Arnold (A) and Barbara (B) established a charitable remainder unitrust (CRUT) during their marriage. The CRUT paid a unitrust amount as long as either A or B were alive. The trust initially met the requirements of a qualified CRUT within the meaning of IRC Section 664(d)(2). A third party served as the trustee. A and B later decided to dissolve their marriage and agreed to delay the entry of a final judgment of divorce until the IRS ruled on their request about the income and transfer tax consequences of dividing the CRUT. 

Under the proposed division, A and B agree to a pro rata division of each asset of the CRUT that funds respectively Trust A and Trust B. A and B receive payments from their trust as long as they live. A and B designate the charitable remaindermen of their own trusts.

The taxpayers sought confirmation that the division of the CRUT wasn’t a taxable event to them for either income or transfer tax purposes and that the tax-exempt status of the original trust was preserved. The taxpayers also sought a ruling that: (1) the division didn’t trigger an excise tax owed on termination of the CRUT, (2) there were no acts of self-dealing between them and the CRUT, and (3) there were no taxable expenditures.

PLR Conclusions 

The PLR contained eight rulings. 

Ruling 1: Preserving the tax-exempt status of the CRUT. The IRS found the original CRUT and the two successor trusts all qualified as CRTs.2 All the requirements of IRC Section 664(d)(2) were satisfied. The payout rate was at least 5 percent but didn’t exceed 50 percent. The present value of the remainder interest was at least 10 percent of the fair market value of the property as of the date such property was contributed to the trust.

Ruling 2: Partition isn’t a sale or exchange triggering a taxable event. The owners of property may be faced with a situation in which it makes sense to partition or sever an interest in property. Were these partitions treated as a sale or exchange, the owners generally would have an inclusion in gross income in the amount of the difference between what’s received (amount realized) and what was given up (cost basis). 

Certainly, a divorcing couple might find it useful to sever their interest in a CRUT. If the severance enables one party to satisfy an alimony obligation to another with previously irrevocably committed assets, even better. Citing Revenue Ruling 56-437 (the conversion of a joint tenancy with right of survivorship to a tenancy in common isn’t a sale or exchange), the IRS held the division of the original CRUT into two new trusts wasn’t a sale or exchange as each asset was divided pro rata. The IRS noted there wasn’t a shift in the beneficial interest in the assets of the original CRUT. The IRS further determined that the holding period for the assets now held in the successor trusts included the period held by the original trust.

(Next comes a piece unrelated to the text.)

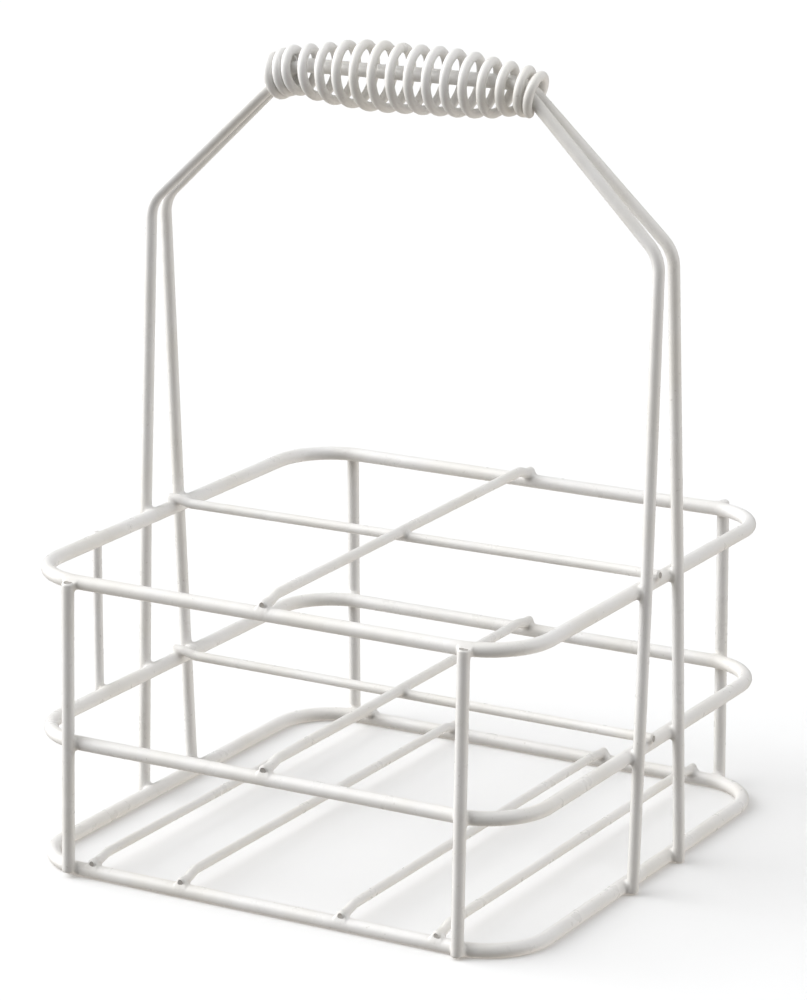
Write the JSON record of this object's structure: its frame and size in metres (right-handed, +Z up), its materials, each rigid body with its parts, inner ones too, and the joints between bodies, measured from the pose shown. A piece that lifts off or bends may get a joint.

Ruling 3: Qualifying the division as tax-deferred transfer incident to divorce. A and B sought assurance that the partitioning of the CRUT qualified for nonrecognition of gain and loss under IRC Section 1041(a). The partitioning of the CRUT into Trust A and Trust B was within the meaning of Section 1041(a) because it occurred as part of a transfer incident to a divorce. Specifically, under Sec-
tion 1041(c), a transfer of property is incident to divorce if the transfer occurs within one year after the marriage ceases. Because A and B represented their final judgment of divorce would be delayed until receipt of a favorable PLR, the 1-year time requirement would be met.

Ruling 4: Gift tax consequences. The IRS opined that if the spouses obtain their final decree of divorce within two years after entering an agreement to divorce, then Treasury Regulations Section 25.2517-1(a) won’t treat the transfer as a gift without any or with insufficient consideration. The transfer will be treated as a transfer made for full and adequate consideration in money or money’s worth. A hasn’t made a gift to B; nor has B made a gift to A.

Ruling 5: Estate tax consequences. For both A and B, the IRS would include in the gross estate at the death of each the value under IRC Section 2036. There would be an offsetting deduction for the assets passing to the charitable organization(s) each had designated.

Rulings 6, 7 and 8: Taxable terminations, acts of self-dealing and taxable expenditures. Generally during the time a CRUT (or charitable remainder annuity trust (CRAT)) continues to pay the unitrust amounts to the non-charitable beneficiaries, the trusts are treated as private foundations (PFs) subject to a number of excise taxes.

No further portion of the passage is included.